* **EXERCISE PROMPT**
Write out each line exactly as it stands, please.

— START OF DATA —

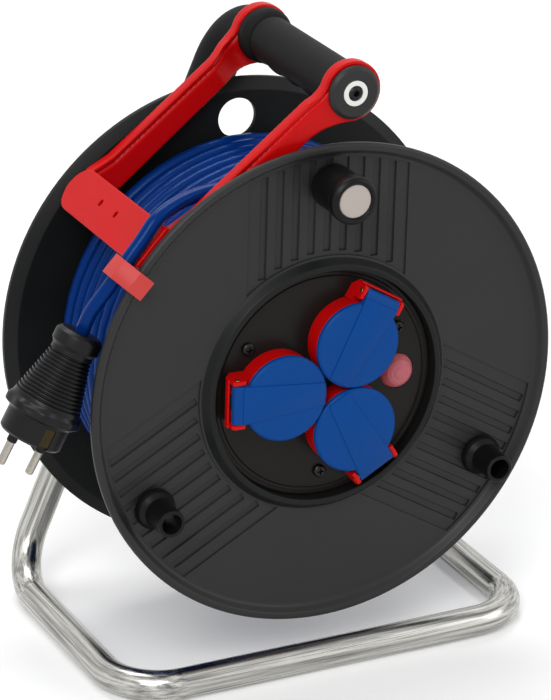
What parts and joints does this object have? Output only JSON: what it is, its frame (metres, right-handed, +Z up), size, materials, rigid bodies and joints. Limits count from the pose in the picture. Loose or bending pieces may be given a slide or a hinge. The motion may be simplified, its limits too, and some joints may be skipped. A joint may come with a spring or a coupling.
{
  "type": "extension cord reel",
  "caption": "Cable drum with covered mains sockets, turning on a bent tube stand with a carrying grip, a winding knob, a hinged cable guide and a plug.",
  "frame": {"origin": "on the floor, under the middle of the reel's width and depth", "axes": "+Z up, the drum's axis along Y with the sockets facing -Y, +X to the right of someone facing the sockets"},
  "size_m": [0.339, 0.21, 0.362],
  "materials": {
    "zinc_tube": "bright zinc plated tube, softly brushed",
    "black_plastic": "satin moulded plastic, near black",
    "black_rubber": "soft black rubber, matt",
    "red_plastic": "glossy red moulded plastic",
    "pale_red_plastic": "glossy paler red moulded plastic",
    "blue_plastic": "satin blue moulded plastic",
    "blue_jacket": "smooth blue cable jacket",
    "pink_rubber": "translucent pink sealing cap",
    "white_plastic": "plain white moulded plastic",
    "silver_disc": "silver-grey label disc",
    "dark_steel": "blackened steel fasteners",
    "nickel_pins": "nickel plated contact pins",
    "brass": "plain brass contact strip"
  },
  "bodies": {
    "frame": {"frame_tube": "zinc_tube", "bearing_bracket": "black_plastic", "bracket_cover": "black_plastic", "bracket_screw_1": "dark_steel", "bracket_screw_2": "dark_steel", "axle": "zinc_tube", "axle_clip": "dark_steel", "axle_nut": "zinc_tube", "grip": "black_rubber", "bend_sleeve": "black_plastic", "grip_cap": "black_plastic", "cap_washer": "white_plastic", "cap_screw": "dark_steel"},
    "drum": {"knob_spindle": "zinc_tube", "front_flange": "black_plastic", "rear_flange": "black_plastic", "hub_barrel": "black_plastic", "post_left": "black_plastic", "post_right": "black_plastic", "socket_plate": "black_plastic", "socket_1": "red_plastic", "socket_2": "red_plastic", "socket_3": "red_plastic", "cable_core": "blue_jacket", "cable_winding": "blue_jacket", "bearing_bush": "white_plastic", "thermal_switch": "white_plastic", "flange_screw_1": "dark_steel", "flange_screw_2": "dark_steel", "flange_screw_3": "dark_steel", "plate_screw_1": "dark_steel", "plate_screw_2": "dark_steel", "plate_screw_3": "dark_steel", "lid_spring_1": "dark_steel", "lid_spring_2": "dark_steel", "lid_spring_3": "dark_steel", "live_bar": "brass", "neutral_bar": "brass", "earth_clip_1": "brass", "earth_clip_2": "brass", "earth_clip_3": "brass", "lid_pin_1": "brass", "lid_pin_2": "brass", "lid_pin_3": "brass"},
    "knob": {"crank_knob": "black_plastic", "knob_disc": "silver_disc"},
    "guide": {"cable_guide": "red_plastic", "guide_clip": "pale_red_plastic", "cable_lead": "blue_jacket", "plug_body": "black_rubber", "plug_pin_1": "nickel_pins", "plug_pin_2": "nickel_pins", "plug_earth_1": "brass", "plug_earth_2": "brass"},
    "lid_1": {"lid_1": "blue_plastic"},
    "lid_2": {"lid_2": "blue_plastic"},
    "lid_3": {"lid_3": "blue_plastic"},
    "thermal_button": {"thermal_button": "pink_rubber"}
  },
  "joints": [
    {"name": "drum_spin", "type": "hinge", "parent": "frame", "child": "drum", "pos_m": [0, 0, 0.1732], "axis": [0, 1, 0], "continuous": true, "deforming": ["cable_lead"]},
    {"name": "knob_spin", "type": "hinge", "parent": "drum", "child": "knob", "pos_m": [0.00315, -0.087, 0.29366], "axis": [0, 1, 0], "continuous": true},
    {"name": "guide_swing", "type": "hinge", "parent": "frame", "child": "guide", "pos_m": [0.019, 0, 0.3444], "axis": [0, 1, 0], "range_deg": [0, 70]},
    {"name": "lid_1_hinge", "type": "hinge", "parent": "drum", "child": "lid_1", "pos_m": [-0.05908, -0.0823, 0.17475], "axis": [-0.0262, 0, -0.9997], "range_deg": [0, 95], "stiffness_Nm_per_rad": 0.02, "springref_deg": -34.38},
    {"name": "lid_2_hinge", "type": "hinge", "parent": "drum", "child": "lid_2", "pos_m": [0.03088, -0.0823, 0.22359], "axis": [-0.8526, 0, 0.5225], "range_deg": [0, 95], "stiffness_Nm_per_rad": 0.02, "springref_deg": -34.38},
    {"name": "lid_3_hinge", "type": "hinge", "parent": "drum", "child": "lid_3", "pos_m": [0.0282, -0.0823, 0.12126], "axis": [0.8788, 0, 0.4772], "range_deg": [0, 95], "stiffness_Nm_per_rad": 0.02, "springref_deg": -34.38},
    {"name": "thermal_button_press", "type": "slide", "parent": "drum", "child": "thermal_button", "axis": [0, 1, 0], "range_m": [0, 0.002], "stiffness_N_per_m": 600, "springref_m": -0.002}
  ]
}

— END OF DATA —

* **SOLUTION**
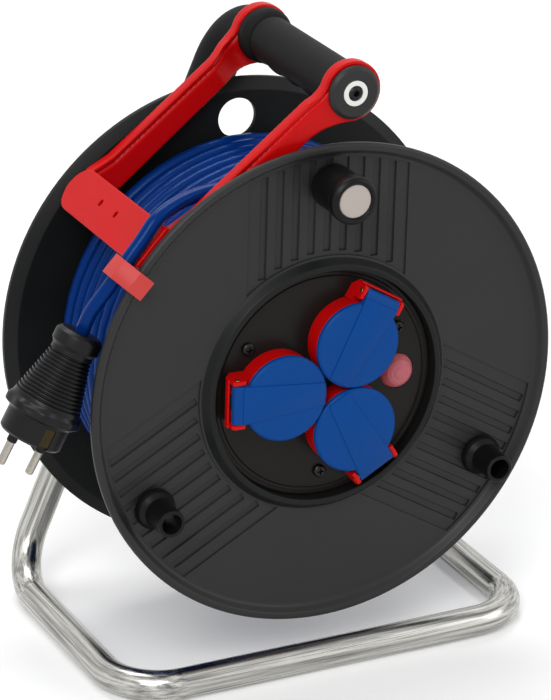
What parts and joints does this object have? Output only JSON: what it is, its frame (metres, right-handed, +Z up), size, materials, rigid bodies and joints. Limits count from the pose in the picture. Loose or bending pieces may be given a slide or a hinge. The motion may be simplified, its limits too, and some joints may be skipped. A joint may come with a spring or a coupling.
{
  "type": "extension cord reel",
  "caption": "Cable drum with covered mains sockets, turning on a bent tube stand with a carrying grip, a winding knob, a hinged cable guide and a plug.",
  "frame": {"origin": "on the floor, under the middle of the reel's width and depth", "axes": "+Z up, the drum's axis along Y with the sockets facing -Y, +X to the right of someone facing the sockets"},
  "size_m": [0.339, 0.21, 0.362],
  "materials": {
    "zinc_tube": "bright zinc plated tube, softly brushed",
    "black_plastic": "satin moulded plastic, near black",
    "black_rubber": "soft black rubber, matt",
    "red_plastic": "glossy red moulded plastic",
    "pale_red_plastic": "glossy paler red moulded plastic",
    "blue_plastic": "satin blue moulded plastic",
    "blue_jacket": "smooth blue cable jacket",
    "pink_rubber": "translucent pink sealing cap",
    "white_plastic": "plain white moulded plastic",
    "silver_disc": "silver-grey label disc",
    "dark_steel": "blackened steel fasteners",
    "nickel_pins": "nickel plated contact pins",
    "brass": "plain brass contact strip"
  },
  "bodies": {
    "frame": {"frame_tube": "zinc_tube", "bearing_bracket": "black_plastic", "bracket_cover": "black_plastic", "bracket_screw_1": "dark_steel", "bracket_screw_2": "dark_steel", "axle": "zinc_tube", "axle_clip": "dark_steel", "axle_nut": "zinc_tube", "grip": "black_rubber", "bend_sleeve": "black_plastic", "grip_cap": "black_plastic", "cap_washer": "white_plastic", "cap_screw": "dark_steel"},
    "drum": {"knob_spindle": "zinc_tube", "front_flange": "black_plastic", "rear_flange": "black_plastic", "hub_barrel": "black_plastic", "post_left": "black_plastic", "post_right": "black_plastic", "socket_plate": "black_plastic", "socket_1": "red_plastic", "socket_2": "red_plastic", "socket_3": "red_plastic", "cable_core": "blue_jacket", "cable_winding": "blue_jacket", "bearing_bush": "white_plastic", "thermal_switch": "white_plastic", "flange_screw_1": "dark_steel", "flange_screw_2": "dark_steel", "flange_screw_3": "dark_steel", "plate_screw_1": "dark_steel", "plate_screw_2": "dark_steel", "plate_screw_3": "dark_steel", "lid_spring_1": "dark_steel", "lid_spring_2": "dark_steel", "lid_spring_3": "dark_steel", "live_bar": "brass", "neutral_bar": "brass", "earth_clip_1": "brass", "earth_clip_2": "brass", "earth_clip_3": "brass", "lid_pin_1": "brass", "lid_pin_2": "brass", "lid_pin_3": "brass"},
    "knob": {"crank_knob": "black_plastic", "knob_disc": "silver_disc"},
    "guide": {"cable_guide": "red_plastic", "guide_clip": "pale_red_plastic", "cable_lead": "blue_jacket", "plug_body": "black_rubber", "plug_pin_1": "nickel_pins", "plug_pin_2": "nickel_pins", "plug_earth_1": "brass", "plug_earth_2": "brass"},
    "lid_1": {"lid_1": "blue_plastic"},
    "lid_2": {"lid_2": "blue_plastic"},
    "lid_3": {"lid_3": "blue_plastic"},
    "thermal_button": {"thermal_button": "pink_rubber"}
  },
  "joints": [
    {"name": "drum_spin", "type": "hinge", "parent": "frame", "child": "drum", "pos_m": [0, 0, 0.1732], "axis": [0, 1, 0], "continuous": true, "deforming": ["cable_lead"]},
    {"name": "knob_spin", "type": "hinge", "parent": "drum", "child": "knob", "pos_m": [0.00315, -0.087, 0.29366], "axis": [0, 1, 0], "continuous": true},
    {"name": "guide_swing", "type": "hinge", "parent": "frame", "child": "guide", "pos_m": [0.019, 0, 0.3444], "axis": [0, 1, 0], "range_deg": [0, 70]},
    {"name": "lid_1_hinge", "type": "hinge", "parent": "drum", "child": "lid_1", "pos_m": [-0.05908, -0.0823, 0.17475], "axis": [-0.0262, 0, -0.9997], "range_deg": [0, 95], "stiffness_Nm_per_rad": 0.02, "springref_deg": -34.38},
    {"name": "lid_2_hinge", "type": "hinge", "parent": "drum", "child": "lid_2", "pos_m": [0.03088, -0.0823, 0.22359], "axis": [-0.8526, 0, 0.5225], "range_deg": [0, 95], "stiffness_Nm_per_rad": 0.02, "springref_deg": -34.38},
    {"name": "lid_3_hinge", "type": "hinge", "parent": "drum", "child": "lid_3", "pos_m": [0.0282, -0.0823, 0.12126], "axis": [0.8788, 0, 0.4772], "range_deg": [0, 95], "stiffness_Nm_per_rad": 0.02, "springref_deg": -34.38},
    {"name": "thermal_button_press", "type": "slide", "parent": "drum", "child": "thermal_button", "axis": [0, 1, 0], "range_m": [0, 0.002], "stiffness_N_per_m": 600, "springref_m": -0.002}
  ]
}